■ WRITTEN EXERCISE
Your task is to transcribe the data in full.

■ MATERIAL PROVIDED
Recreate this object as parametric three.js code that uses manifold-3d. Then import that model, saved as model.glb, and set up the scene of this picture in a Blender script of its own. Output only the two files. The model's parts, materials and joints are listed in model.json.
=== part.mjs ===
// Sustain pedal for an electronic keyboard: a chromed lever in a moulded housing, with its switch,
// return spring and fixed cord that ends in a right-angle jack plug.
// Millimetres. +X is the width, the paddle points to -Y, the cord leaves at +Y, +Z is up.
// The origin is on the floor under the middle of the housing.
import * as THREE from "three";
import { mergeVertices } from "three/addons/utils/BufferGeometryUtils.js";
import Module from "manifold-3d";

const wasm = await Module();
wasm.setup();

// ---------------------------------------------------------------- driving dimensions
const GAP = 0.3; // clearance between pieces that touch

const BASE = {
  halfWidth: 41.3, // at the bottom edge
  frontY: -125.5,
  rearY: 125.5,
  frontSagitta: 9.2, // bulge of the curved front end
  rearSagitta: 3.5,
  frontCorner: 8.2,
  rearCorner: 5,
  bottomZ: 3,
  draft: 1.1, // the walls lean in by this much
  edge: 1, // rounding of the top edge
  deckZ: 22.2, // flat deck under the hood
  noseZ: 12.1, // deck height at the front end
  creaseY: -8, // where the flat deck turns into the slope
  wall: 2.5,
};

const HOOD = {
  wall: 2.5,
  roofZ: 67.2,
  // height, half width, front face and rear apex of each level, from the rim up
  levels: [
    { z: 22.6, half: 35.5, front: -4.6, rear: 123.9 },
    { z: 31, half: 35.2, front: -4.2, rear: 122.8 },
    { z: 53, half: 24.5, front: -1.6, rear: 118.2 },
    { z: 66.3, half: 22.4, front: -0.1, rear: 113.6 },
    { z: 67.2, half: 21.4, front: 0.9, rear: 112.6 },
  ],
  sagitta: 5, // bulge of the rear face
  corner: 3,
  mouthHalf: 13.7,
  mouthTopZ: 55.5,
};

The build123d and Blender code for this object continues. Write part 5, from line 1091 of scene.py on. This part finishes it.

■ TASK RESULT
Recreate this object as parametric three.js code that uses manifold-3d. Then import that model, saved as model.glb, and set up the scene of this picture in a Blender script of its own. Output only the two files. The model's parts, materials and joints are listed in model.json.
=== part.mjs ===
// Sustain pedal for an electronic keyboard: a chromed lever in a moulded housing, with its switch,
// return spring and fixed cord that ends in a right-angle jack plug.
// Millimetres. +X is the width, the paddle points to -Y, the cord leaves at +Y, +Z is up.
// The origin is on the floor under the middle of the housing.
import * as THREE from "three";
import { mergeVertices } from "three/addons/utils/BufferGeometryUtils.js";
import Module from "manifold-3d";

const wasm = await Module();
wasm.setup();

// ---------------------------------------------------------------- driving dimensions
const GAP = 0.3; // clearance between pieces that touch

const BASE = {
  halfWidth: 41.3, // at the bottom edge
  frontY: -125.5,
  rearY: 125.5,
  frontSagitta: 9.2, // bulge of the curved front end
  rearSagitta: 3.5,
  frontCorner: 8.2,
  rearCorner: 5,
  bottomZ: 3,
  draft: 1.1, // the walls lean in by this much
  edge: 1, // rounding of the top edge
  deckZ: 22.2, // flat deck under the hood
  noseZ: 12.1, // deck height at the front end
  creaseY: -8, // where the flat deck turns into the slope
  wall: 2.5,
};

const HOOD = {
  wall: 2.5,
  roofZ: 67.2,
  // height, half width, front face and rear apex of each level, from the rim up
  levels: [
    { z: 22.6, half: 35.5, front: -4.6, rear: 123.9 },
    { z: 31, half: 35.2, front: -4.2, rear: 122.8 },
    { z: 53, half: 24.5, front: -1.6, rear: 118.2 },
    { z: 66.3, half: 22.4, front: -0.1, rear: 113.6 },
    { z: 67.2, half: 21.4, front: 0.9, rear: 112.6 },
  ],
  sagitta: 5, // bulge of the rear face
  corner: 3,
  mouthHalf: 13.7,
  mouthTopZ: 55.5,
};

The build123d and Blender code for this object continues. Write part 5, from line 1091 of scene.py on. This part finishes it.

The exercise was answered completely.